NCAA will no longer sell athlete memorabilia
by Dan Wolken, USA TODAY Sports
NCAA president Mark Emmert said on a conference call Thursday that the e-commerce site ShopNCAASports.com, which was at the center of a Twitter controversy earlier this week led by college basketball commentator Jay Bilas, would no longer sell team-related merchandise.
“There’s no compelling reason the NCAA should essentially be re-selling paraphernalia from institutions,” Emmert said. “I can’t speak to why we entered into that enterprise, but it’s not appropriate for us, and we’re going to exit it.”
The online NCAA shop, which is copyrighted by Fanatics Retail Group, drew significant attention this week when Bilas typed names of college athletes such as Texas A&M’s Johnny Manziel and Clemson’s Tajh Boyd into the site’s search function and got the replica jerseys of those players to come up.
USA TODAY Sports found the same thing could be done when Alabama quarterback AJ McCarron, Ohio State quarterback Braxton Miller and Georgia quarterback Aaron Murray’s names were typed into the search box as well. You could even plug in former Buckeyes quarterback Terrelle Pryor, who was suspended in 2011 after selling his own memorabilia, and his old OSU jersey would appear.
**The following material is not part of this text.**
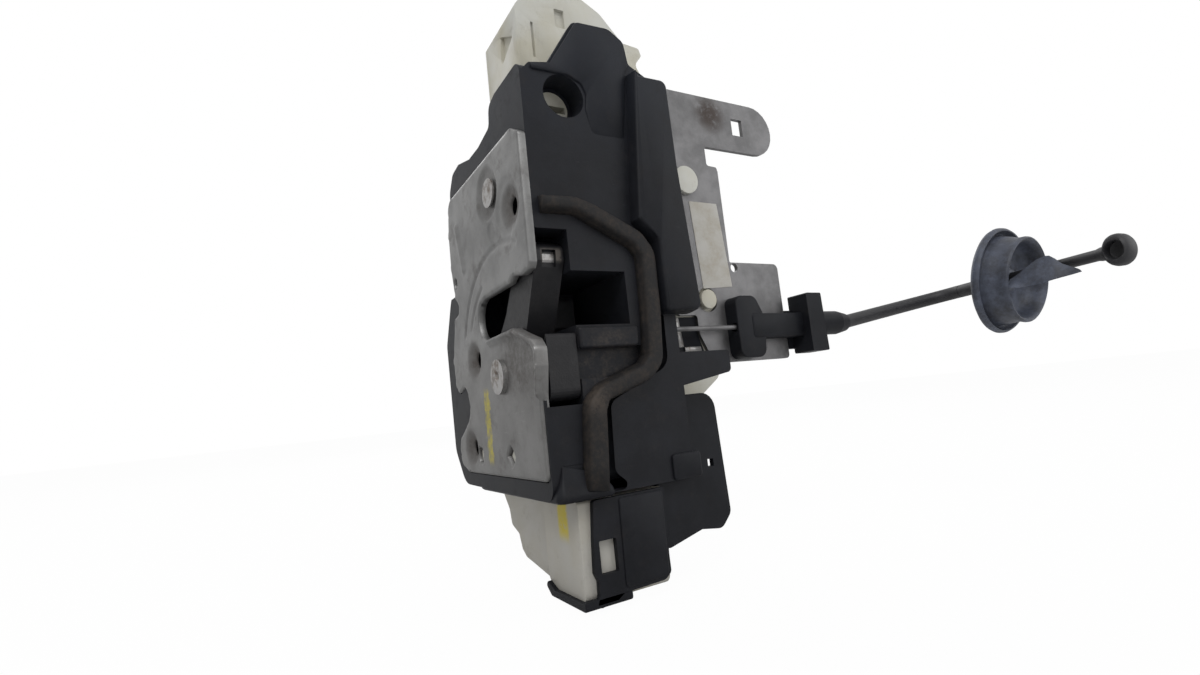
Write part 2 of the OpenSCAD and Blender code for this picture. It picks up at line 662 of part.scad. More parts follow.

Though the site is copyrighted by Fanatics Retail Group, it is branded with the NCAA’s official logo and links prominently to NCAA.com, the NCAA’s commercial web site.
The NCAA is currently fighting multiple lawsuits regarding the name and likeness of college athletes. One of its co-defendants in one case, Collegiate Licensing Co., has denied the link between an athlete’s jersey and number and their individual likeness. On Monday lawyers for CLC wrote, that the firm denies “that it has allowed former players’ indicia of identity to be utilized in connection with sales of replica and actual jerseys and other apparel offered for sale” and that “CLC denies that uniform numbers are ‘indicia of identity’ for student-athletes.”
Emmert said he understood how attaching the NCAA’s name to a commercial enterprise that trades in replica jerseys could be seen as hypocritical. “I think the business of having the NCAA sell those kind of goods is a mistake,” he said.